Europe's last cargo ship reaches space station
Reuters
By Irene Klotz  8 minutes ago



The International Space Station's robotic arm, Canadarm2, grapples the Orbital Sciences' Cygnus cargo craft, as seen in this still image taken from NASA TV July 16, 2014. REUTERS/NASA TV/Handout via Reuters



CAPE CANAVERAL Fla. - A European resupply line to the International Space Station closed on Tuesday with the arrival of a fifth and final freighter to the orbital outpost.

Europe’s Automated Transfer Vehicle 5, known as ATV-5, blasted off two weeks ago with more than seven tons of cargo for the station, a $100 billion orbiting laboratory staffed by rotating crews of Russian, U.S., European, Japanese and Canadian astronauts and cosmonauts.
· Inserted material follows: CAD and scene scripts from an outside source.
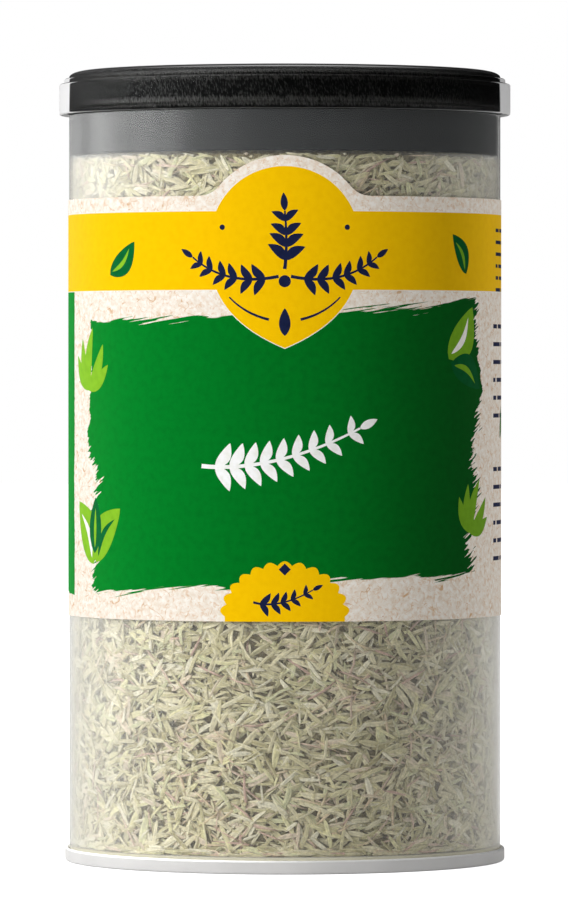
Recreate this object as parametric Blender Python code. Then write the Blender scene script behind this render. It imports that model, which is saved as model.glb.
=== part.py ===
# A clear plastic shaker can of dried thyme, with a tin end, a paper label, a black sprinkler insert
# that stands on the tube's rim and plugs into it, and a clear overcap pressed over the insert.
# Lengths are in metres, +Z is up, and the origin is the centre of the foot ring on the surface.
# The label's arch faces -Y.

import bmesh
import bpy
import math
import random
from mathutils import Vector

# Driving dimensions

TUBE_RADIUS = 0.0365
TUBE_WALL = 0.0004
TUBE_BOTTOM = 0.0010
TUBE_TOP = 0.1260
FIT_GAP = 0.00025
SEGMENTS = 48

FOOT_RADIUS = 0.03725
FOOT_HEIGHT = 0.0023
FOOT_METAL = 0.0005
FOOT_ROLL = 0.0004
PANEL_TOP = 0.0026
PANEL_BEADS = (0.0150, 0.0270)
BEAD_HALF_WIDTH = 0.0011
BEAD_DEPTH = 0.0004

CAP_RADIUS = 0.0382
CAP_BOTTOM = 0.1261
CAP_SHOULDER = 0.1313
CAP_STEP_RADIUS = 0.03735
CAP_STEP_TOP = 0.1322
CAP_CROWN_RADIUS = 0.0365
CAP_TOP = 0.1335
CAP_CROWN_FLAT = 0.0336
CAP_PANEL_RADIUS = 0.0306
CAP_PANEL_DROP = 0.0008
CAP_WALL = 0.0004
CAP_SKIRT_WALL = 0.0008
CAP_CLEARANCE = 0.00018
CAP_BEAD_GAP = 0.00035
CAP_ROUND_OFF = 0.0003
CROWN_STEPS = 3

PLUG_BOTTOM = 0.11916
PLUG_WALL = 0.0010
PLUG_CHAMFER = 0.0003
COLLAR_RADIUS = 0.0364
COLLAR_TOP = 0.1317
RIM_INNER_RADIUS = 0.0324
DECK_TOP = 0.1309
DECK_THICKNESS = 0.0012
ROD_LENGTH = 5 * DECK_THICKNESS
SPRINKLE_RADIUS = 0.0018
SPRINKLE_SIDES = 10
SPRINKLE_RINGS = ((0.0, 1), (0.0075, 6), (0.0150, 12))

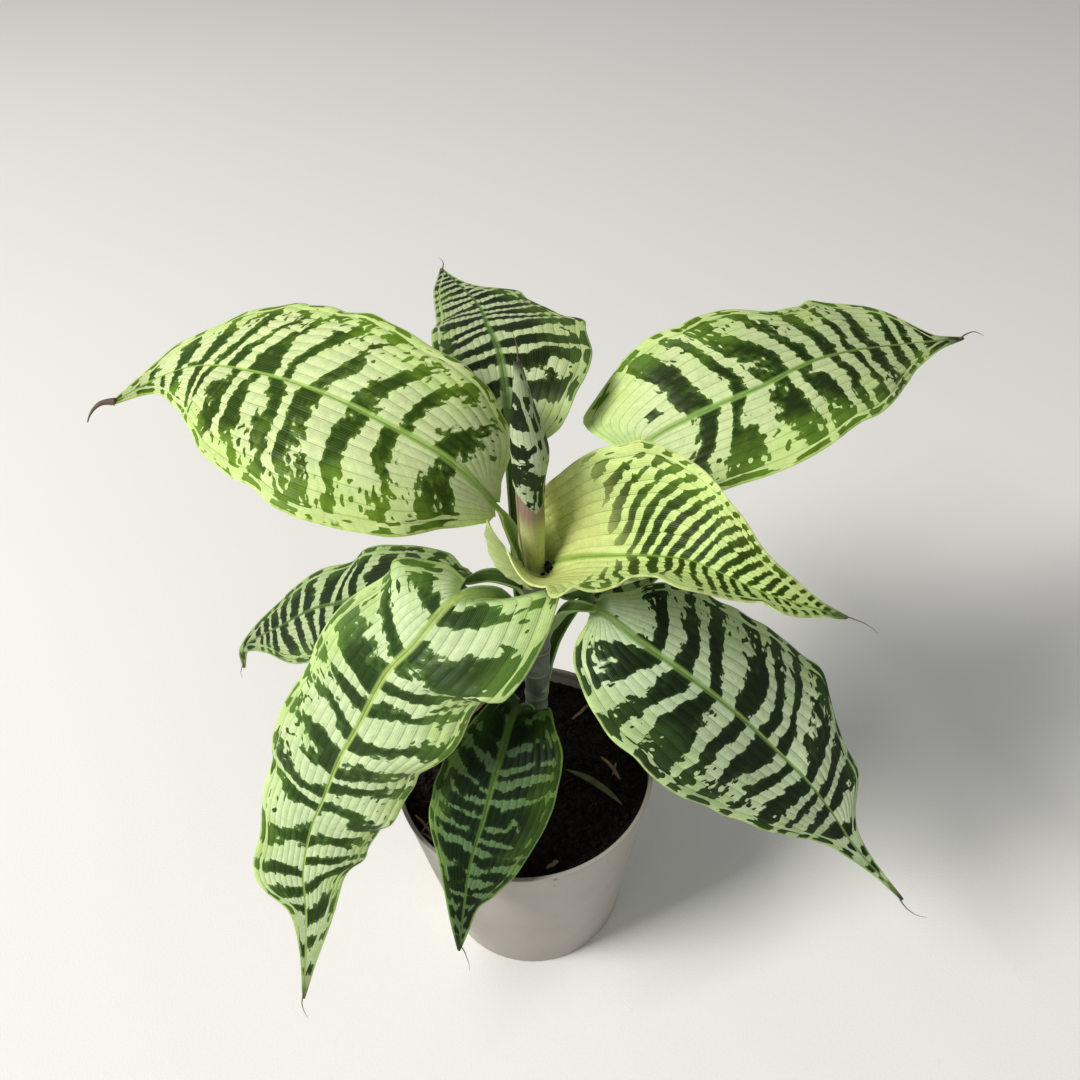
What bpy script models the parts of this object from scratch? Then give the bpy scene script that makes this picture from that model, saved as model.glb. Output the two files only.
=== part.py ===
# Potted dracaena: a young plant with nine zebra-banded leaves in a small plastic nursery pot.
# Metres, +Z up. The origin is the centre of the pot's flat underside.
# The plant is seen in its photograph from the -Y side.

import math

import bmesh
import bpy
import numpy as np

# Driving dimensions of the pot (metres)
POT_HEIGHT = 0.105
POT_TOP_RADIUS = 0.060
POT_FOOT_RADIUS = 0.045
POT_WALL = 0.0012
POT_FLOOR = 0.0018
POT_RIM_THICKNESS = 0.0022
POT_RIM_DEPTH = 0.0035
POT_EDGE_ROUND = 0.0006
POT_SEGMENTS = 56
DRAIN_HOLES = 6
DRAIN_HOLE_RADIUS = 0.0045
DRAIN_HOLE_SIDES = 18
DRAIN_CIRCLE_RADIUS = 0.029
DRAIN_BAND = 0.009
DRAIN_CUT = (-0.004, 0.008)

# Driving dimensions of the soil (metres)
SOIL_LEVEL = 0.0965
SOIL_UNEVENNESS = 0.0036
SOIL_CLOD = 0.014
SOIL_EDGE_DROP = 0.0015
SOIL_RINGS = 6
SOIL_RING_INSET = 0.35
SOIL_SEGMENTS = 40
STEM_HOLE_DEPTH = 0.042
STEM_HOLE_SIDES = 24

# The gap left between pieces that touch
GAP = 0.0003

# Driving dimensions of the stem (metres)
STEM_RADIUS = 0.0031
STEM_FOOT_RADIUS = 0.0034
STEM_TOP = 0.229
STEM_AXIS = ((0.004, 0.0, 0.050), (0.004, 0.0, 0.100), (0.008, 0.0, 0.160), (0.009, 0.0, 0.185),
             (0.0105, 0.0, 0.235))
STEM_FOOT_HEIGHTS = (0.098, 0.103)
STEM_RINGS = (0.112, 0.127, 0.149, 0.157, 0.172, 0.186, 0.196, 0.205, 0.213)
STEM_RING_REACH = 0.0015
STEM_RING_SWELL = 1.06

# Driving dimensions shared by all leaves (metres, degrees)
SHEATH_RADIUS = 0.0042
SHEATH_FLARE = 0.0010
SHEATH_CLASP = 150
SHEATH_MOUTH = 60
LEAN_OUT = 0.0030
LEAN_UP = 0.0035
PETIOLE_HALF_WIDTH = 0.0042
PETIOLE_CURL = 100
BLADE_THICKNESS = 0.0008
MIDRIB_THICKNESS = 0.0018
TIP_HALF_WIDTH = 0.0008
RIB_SWEEP = (50, 25, 18, 0)
RIB_BOW = 1.4
MIDRIB_REACH = 0.2

# Places along a blade, from its base (0) to its tip (1)
WIDTH_PLACES = (0.0, 0.04, 0.12, 0.25, 0.40, 0.55, 0.70, 0.82, 0.92, 1.0)
SHAPE_PLACES = (0.0, 0.3, 0.65, 1.0)
SWEEP_PLACES = (0.0, 0.15, 0.5, 1.0)

# Rows of a leaf sheet, and its columns from the midrib (0) to the margin (1)
SHEATH_ROWS = (0.0, 0.4, 0.55, 0.7, 0.85, 1.0)
PETIOLE_ROWS = (0.05, 0.13, 0.27, 0.5, 0.78)
BLADE_ROWS = (0.0, 0.03, 0.075, 0.14, 0.22, 0.31, 0.40, 0.49, 0.58, 0.67, 0.76, 0.85, 0.93, 1.0)
COLUMNS = (0.0, 0.12, 0.24, 0.36, 0.58, 0.8, 1.0)
INNER_COLUMNS = 3
SECTION_STEPS = 33
DIRECTION_STEP = 0.004

# How a leaf turns from its sheath into its blade: the share of the sheath where it starts to face
# up, the shares of the petiole where it starts to widen and where its ribs start to lean, and the
# powers with which the fold, the curl and an open petiole come in
FACE_START = 0.8
WIDEN_START = 0.5
LEAN_START = 0.6
FOLD_POWER = 2
CURL_POWER = 3
OPEN_POWER = 1.8


def half(widths, fold=(8, 8, 8, 5), curl=(-30, -30, -25, -10), sweep=RIB_SWEEP, teeth=()):
    """One half of a blade: half widths (mm) at WIDTH_PLACES, fold at the midrib and bend toward the
    margin (degrees), backward lean of its ribs (degrees), and teeth as (place, length, height mm)."""
    return {"widths": widths, "fold": fold, "curl": curl, "sweep": sweep, "teeth": teeth}


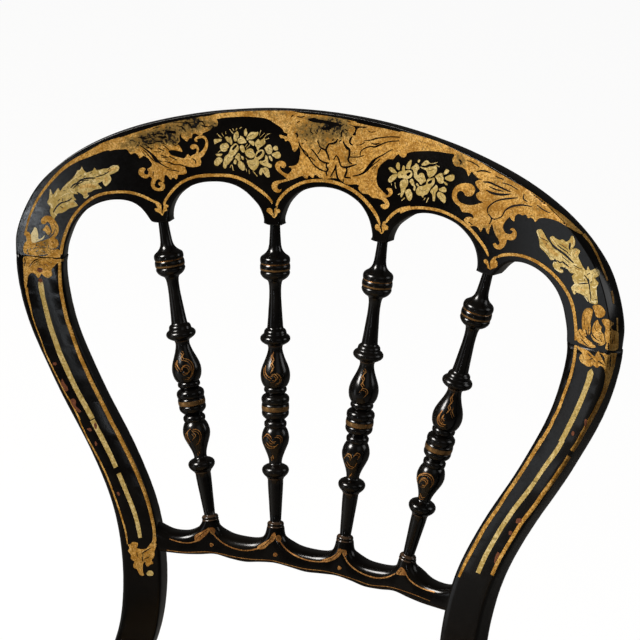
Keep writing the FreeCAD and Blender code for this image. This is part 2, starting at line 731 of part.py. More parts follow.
STRETCHERS = [
    ("front_stretcher_upper", RINGED_STRETCHER_SHARES, (front_leg_axis, -1), (front_leg_axis, 1),
     size("front_stretcher_upper_height")),
    ("front_stretcher_lower", PLAIN_STRETCHER_SHARES, (front_leg_axis, -1), (front_leg_axis, 1),
     size("front_stretcher_lower_height")),
    ("left_stretcher_upper", PLAIN_STRETCHER_SHARES, (front_leg_axis, -1), (rear_leg_axis, -1),
     size("side_stretcher_upper_height")),
    ("left_stretcher_lower", PLAIN_STRETCHER_SHARES, (front_leg_axis, -1), (rear_leg_axis, -1),
     size("side_stretcher_lower_height")),
    ("right_stretcher_upper", PLAIN_STRETCHER_SHARES, (front_leg_axis, 1), (rear_leg_axis, 1),
     size("side_stretcher_upper_height")),
    ("right_stretcher_lower", PLAIN_STRETCHER_SHARES, (front_leg_axis, 1), (rear_leg_axis, 1),
     size("side_stretcher_lower_height")),
    ("rear_stretcher", PLAIN_STRETCHER_SHARES, (rear_leg_axis, -1), (rear_leg_axis, 1),
     size("rear_stretcher_height")),
]


def stretcher_line(row):
    """Ends of a stretcher: its tenons stop short of the leg axes."""
    _, _, (first, first_side), (second, second_side), height = row
    start = first(first_side, height)
    end = second(second_side, height)
    toward = (end - start).normalize()

    def inset(place):
        """Distance from a leg's axis to the end of the tenon in it."""
        if place is front_leg_axis:
            return front_leg_radius_at(height) - size("stretcher_tenon_depth")
        share = 1.0 - height / SEAT
        half = (size("rear_leg_width") + (size("rear_foot_width") - size("rear_leg_width")) * share) / 2
        return half - size("stretcher_tenon_depth")

    return start + toward * inset(first), end - toward * inset(second), toward


def stretcher_holes(side, place):
    """Drilled sockets for the stretchers that end in one leg."""
    holes = []
    radius = size("stretcher_radius") * PLAIN_STRETCHER_SHARES[1][1] + CLEAR
    reach = size("stretcher_tenon_depth") + OVER
    for row in STRETCHERS:
        _, _, first, second, _ = row
        start, end, toward = stretcher_line(row)
        if first == (place, side):
            holes.append((start - toward * CLEAR, toward, radius, reach))
        if second == (place, side):
            holes.append((end + toward * CLEAR, toward * -1, radius, reach))
    return holes


# Posts with their joints
def post_solid():
    """The right post with every socket that its neighbours need."""
    shape = post_blank(0.0)
    center, upward = joint_pin_line()
    reach = size("dowel_length") / 2 + CLEAR
    pin_radius = size("dowel_radius") + CLEAR
    shape = shape.cut(cylinder_between(center - upward * reach, center + upward * OVER, pin_radius))
    start, middle = rail_tenon_line(1)
    toward = (middle - start).normalize()
    reach = size("rail_tenon_length") - size("post_face_width") / 2 + CLEAR
    shape = shape.cut(cylinder_between(start, middle + toward * reach, size("rail_tenon_radius") + CLEAR))
    for tenon in seat_tenons(CLEAR):
        shape = shape.cut(tenon)
    for point, direction, radius, length in stretcher_holes(1, rear_leg_axis):
        shape = shape.cut(Part.makeCylinder(radius, length, point, direction))
    return shape


def joint_pin_line():
    """The axis of the dowel between post and crest on the right side."""
    x = size("back_half_width") - size("post_face_width") / 2
    center = back_point(x, 0, FACE - THICK / 2)
    return center, UP_DIRECTION


def spindle_line(row):
    """Foot, direction and visible length of one spindle."""
    _, top_x, top_rise, foot_x, foot_rise = row
    foot = axis_point(foot_x, foot_rise)
    top = axis_point(top_x, top_rise)
    return foot, (top - foot).normalize(), (top - foot).Length


grown_posts = post_blank(CLEAR)
grown_posts = [grown_posts, mirrored(grown_posts)]

crest_shape = crest_blank()
for cutter in crest_arches():
    crest_shape = crest_shape.cut(cutter)
rail_shape = lower_rail_blank()
for grown in grown_posts:
    rail_shape = rail_shape.cut(grown)
for side in (-1, 1):
    start, middle = rail_tenon_line(side)
    toward = (middle - start).normalize()
    reach = size("rail_tenon_length") - size("post_face_width") / 2
    tenon = cylinder_between(start, middle + toward * reach, size("rail_tenon_radius"))
    rail_shape = rail_shape.fuse(tenon)
for row in SPINDLES:
    foot, toward, length = spindle_line(row)
    tenon = size("spindle_tenon_length") + CLEAR
    radius = size("spindle_tenon_radius") + CLEAR
    neck = size("spindle_bead_radius") * SPINDLE_SHARES[-2][1] + CLEAR
    mouth = foot + toward * (length - size("spindle_tenon_radius"))
    crest_shape = crest_shape.cut(Part.makeCylinder(neck, tenon + size("spindle_tenon_radius"), mouth, toward))
    ring = size("spindle_bead_radius") * SPINDLE_SHARES[0][1] + CLEAR
    rail_shape = rail_shape.cut(Part.makeCylinder(ring, OVER, foot - toward * CLEAR, toward))
    rail_shape = rail_shape.cut(Part.makeCylinder(radius, tenon, foot - toward * tenon, toward))
center, upward = joint_pin_line()
pin_reach = size("dowel_length") / 2
pin_top = center + upward * (pin_reach + CLEAR)
pin_hole = cylinder_between(center - upward * OVER, pin_top, size("dowel_radius") + CLEAR)
crest_shape = crest_shape.cut(pin_hole).cut(mirrored(pin_hole))

post_shape = post_solid()
pin = cylinder_between(center - upward * pin_reach, center + upward * pin_reach, size("dowel_radius"))

crest = add_feature("crest_rail", crest_shape)
post_right = add_feature("back_post_right", post_shape)
post_left = add_feature("back_post_left", mirrored(post_shape))
rail = add_feature("lower_back_rail", rail_shape)
pins = add_feature("crest_dowels", Part.makeCompound([pin, mirrored(pin)]))
pieces = [crest, post_left, post_right, rail, pins]


def mirror_object(label, source):
    """The same piece on the left side of the chair."""
    item = doc.addObject("Part::Mirroring", label)
    item.Label = label
    item.Source = source
    item.Base = Vector(0, 0, 0)
    item.Normal = Vector(1, 0, 0)
    return item


def cut_holes(label, source, holes):
    """A turned piece with drilled sockets, each a point, a direction, a radius and a length."""
    drills = []
    end_share = PLAIN_STRETCHER_SHARES[1][1]
    for number, (point, direction, radius, length) in enumerate(holes, start=1):
        drill = doc.addObject("Part::Cylinder", "%s_drill_%d" % (label, number))
        drill.Radius = radius
        drill.Height = length
        drill.setExpression("Radius", "Sizes.stretcher_radius * %.4f + Sizes.fit_clearance" % end_share)
        drill.setExpression("Height", "Sizes.stretcher_tenon_depth + Sizes.cut_overrun")
        drill.Placement = along(point, direction)
        drills.append(drill)
    tools = doc.addObject("Part::MultiFuse", label + "_drills")
    tools.Shapes = drills
    item = doc.addObject("Part::Cut", label)
    item.Label = label
    item.Base = source
    item.Tool = tools
    return item


SPINDLE_PAIRS = (("spindle_4", "spindle_1", SPINDLES[3]), ("spindle_3", "spindle_2", SPINDLES[2]))
for name, mirror_name, row in SPINDLE_PAIRS:
    foot, toward, length = spindle_line(row)
    start = foot - toward * size("spindle_tenon_length")
    spindle = turning(name, spindle_rows(name, length), along(start, toward))
    spindle.Label = name
    pieces.append(mirror_object(mirror_name, spindle))
    pieces.append(spindle)

# Front legs: turned, with a round tenon up into the seat frame
leg_height = SEAT - size("seat_thickness")
leg_text = "(Sizes.seat_height - Sizes.seat_thickness)"
leg_rows = profile_rows(FRONT_LEG_SHARES, "front_leg_radius", leg_text, leg_height, ("0", 0.0))
tenon_text = "Sizes.front_leg_tenon_radius"
tenon_radius = size("front_leg_tenon_radius")
leg_rows.append((tenon_text, tenon_radius, leg_text, leg_height))
leg_rows.append((tenon_text, tenon_radius, leg_text + " + Sizes.front_leg_tenon_length",
                 leg_height + size("front_leg_tenon_length")))
leg_turning = turning("front_leg", leg_rows, Placement(front_leg_axis(1, 0.0), Rotation()))
leg_right = cut_holes("front_leg_right", leg_turning, stretcher_holes(1, front_leg_axis))
pieces.append(leg_right)
pieces.append(mirror_object("front_leg_left", leg_right))

# Stretchers
for row in STRETCHERS:
    name, shares = row[0], row[1]
    start, end, toward = stretcher_line(row)
    if name.startswith("left"):
        continue
    bar = turning(name, stretcher_rows(name, shares, (end - start).Length), along(start, toward))
    bar.Label = name
    pieces.append(bar)
    if name.startswith("right"):
        pieces.append(mirror_object(name.replace("right", "left"), bar))

# Seat frame: rails cut from one slab, joined by dowels in front and by tenons at the posts
slab = seat_slab()
bottom = SEAT - size("seat_thickness")
wide = size("seat_half_width") + OVER
front_line = size("front_rail_depth") - size("seat_front_depth")
deep = -size("seat_front_depth") - OVER
post_line = -size("post_front_face")
rear_half = size("rear_rail_half")
rear_front = -size("rear_rail_front")
low = bottom - OVER
high = SEAT + OVER
front_shape = slab.common(block(-wide, wide, deep, front_line, low, high))
side_shape = slab.common(block(0.0, wide, front_line, post_line, low, high))
side_shape = side_shape.cut(block(-rear_half - CLEAR, rear_half + CLEAR, rear_front - CLEAR, OVER, low, high))
side_tenon, rear_tenon = seat_tenons(0.0)
side_shape = side_shape.cut(grown_posts[0])
side_tenon = side_tenon.common(block(0.0, wide, rear_front, OVER, low, high))
side_shape = side_shape.fuse(side_tenon)
rear_shape = block(-rear_half, rear_half, rear_front, size("rear_rail_back"), bottom, SEAT)
rear_shape = rear_shape.cut(opening_prism(0.0, low, high - low))
rear_shape = rear_shape.cut(opening_prism(size("cane_rebate_width"), SEAT - size("cane_rebate_depth"), OVER))
for grown in grown_posts:
    rear_shape = rear_shape.cut(grown)
rear_shape = rear_shape.fuse([rear_tenon, mirrored(rear_tenon)])
dowels = []
for x_share in SEAT_DOWEL_SHARES:
    middle = Vector(x_share * size("seat_half_width"), front_line, SEAT - size("seat_thickness") / 2)
    half = Vector(0, size("dowel_length") / 2, 0)
    gap = Vector(0, CLEAR, 0)
    dowels.append(cylinder_between(middle - half, middle + half, size("dowel_radius")))
    hole = cylinder_between(middle - half - gap, middle + half + gap, size("dowel_radius") + CLEAR)
    side_shape = side_shape.cut(hole)
    front_shape = front_shape.cut(hole).cut(mirrored(hole))
socket = Part.makeCylinder(tenon_radius + CLEAR, size("front_leg_tenon_length") + CLEAR + OVER,
                           front_leg_axis(1, bottom - OVER), Vector(0, 0, 1))
front_shape = front_shape.cut(socket).cut(mirrored(socket))
pieces.append(add_feature("seat_front_rail", front_shape))
pieces.append(add_feature("seat_right_rail", side_shape))
pieces.append(add_feature("seat_left_rail", mirrored(side_shape)))
pieces.append(add_feature("seat_rear_rail", rear_shape))
pieces.append(add_feature("seat_dowels", Part.makeCompound(dowels + [mirrored(pin) for pin in dowels])))

# Cane panel in its rebate, held down by a narrow binding
rebate_floor = SEAT - size("cane_rebate_depth")
panel = opening_prism(size("cane_rebate_width") - size("cane_edge_gap"), rebate_floor, size("cane_thickness"))
binding_outer = size("cane_rebate_width") - size("cane_edge_gap")
binding_floor = rebate_floor + size("cane_thickness")
binding = opening_prism(binding_outer, binding_floor, size("cane_spline_height"))
binding = binding.cut(opening_prism(binding_outer - size("cane_spline_width"), rebate_floor, OVER))
pieces.append(add_feature("cane_seat", panel))
pieces.append(add_feature("cane_binding", binding))

doc.recompute()

# The origin goes under the middle of the whole chair
front_end = min(item.Shape.optimalBoundingBox(False).YMin for item in pieces)
back_end = max(item.Shape.optimalBoundingBox(False).YMax for item in pieces)
shift = Placement(Vector(0, -(front_end + back_end) / 2, 0), Rotation())
for item in pieces:
    if item.TypeId != "Part::Mirroring":
        item.Placement = shift.multiply(item.Placement)
doc.recompute()

for item in doc.Objects:
    if "Invalid" in item.State or "Error" in item.State:
        raise RuntimeError("failed object " + item.Label)
for item in pieces:
    shape = item.Shape
    if shape.isNull() or not shape.isValid() or not shape.Solids:
        raise RuntimeError("no sound solid in " + item.Label)
for item in pieces:
    item.Shape.exportStep("parts/%s.step" % item.Label)
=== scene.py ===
"""Stenciled painted side chair: the dressed model for the rendered picture."""
import logging
import math
from dataclasses import dataclass, field
from enum import Enum

import bmesh
import bpy
import numpy as np
from mathutils import Euler, Matrix, Vector
from mathutils.bvhtree import BVHTree
from mathutils.geometry import delaunay_2d_cdt


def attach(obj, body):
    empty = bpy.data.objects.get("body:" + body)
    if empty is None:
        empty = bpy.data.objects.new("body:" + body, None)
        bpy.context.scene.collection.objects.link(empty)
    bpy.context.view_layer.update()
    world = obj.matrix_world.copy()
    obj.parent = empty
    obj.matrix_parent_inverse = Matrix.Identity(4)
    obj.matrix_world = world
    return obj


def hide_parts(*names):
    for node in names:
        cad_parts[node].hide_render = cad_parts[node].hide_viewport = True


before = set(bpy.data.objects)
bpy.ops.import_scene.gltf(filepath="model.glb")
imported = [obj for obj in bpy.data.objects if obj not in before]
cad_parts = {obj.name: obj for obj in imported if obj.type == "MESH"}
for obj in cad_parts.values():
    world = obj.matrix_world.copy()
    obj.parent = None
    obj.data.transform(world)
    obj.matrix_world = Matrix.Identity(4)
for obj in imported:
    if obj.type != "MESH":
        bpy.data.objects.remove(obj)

log = logging.getLogger("chair")
MM = 0.001
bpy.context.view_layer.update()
MIX_SHARE, MIX_FIRST, MIX_SECOND, MIX_RESULT = 0, 6, 7, 2
SOFT_DEGREES = 60.0
BOARD_DEGREES = 50.0
FLAT_DEGREES = 30.0
Rgb = tuple[float, float, float]
Pair = tuple[float, float]
Mark = tuple[float, float, float]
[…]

The ATV’s journey ended slowly with the 32-foot tall (9.8-m), 13.5-ton (12,247-kg) freighter inching closer and closer to a docking port on the station’s Zvezda module while the two spacecraft raced around the planet at 17,100 miles per hour (27,600 km per hour.)

A small metal probe extending from the top of the ATV slipped into Zvezda’s capture cone at 9:30 a.m. EDT as the ships passed 260 miles (418 km) over southern Kazakhstan, a NASA Television broadcast showed.

NASA mission commentator Rob Navias called the docking a "bittersweet moment" for the European Space Agency, a core member of the 15-nation international partnership that built and operates the orbital outpost. Europe’s cargo runs to the station began in 2008.

With two U.S. companies now regularly flying freight to the station along with Russian and Japanese cargo ships, Europe will turn its attention toward building a power and propulsion module for NASA’s manned Orion spacecraft. The capsule, which is being developed by Lockheed Martin Corp, is designed to carry four astronauts to destinations beyond the space station, including asteroids, the moon and Mars.

The fifth and last ATV, the largest of the cargo ships currently servicing the station, carries a record load of 7.2 tons (6,532 kg) of fuel, water, science gear, food and other supplies.

"It’s a big event for us," European astronaut Alexander Gerst, one of six men currently aboard the station, said during an in-flight interview last week.

The cargo includes a European-built electromagnetic levitator, which will be used to suspend and heat metal samples in weightlessness with the goal of improving industrial casting processes.

Once the crew unpacks the ship, it will be loaded with trash and equipment no longer needed on the station. In late January, ATV-5 will be detached from the station so it can fly into the atmosphere to be incinerated. Its final task will be to record and transmit images of its demise to help engineers plan for the eventual removal of the space station from orbit.

The United States intends to keep the station operational until at least 2024. Russia and the other partners’ commitments currently run through 2020.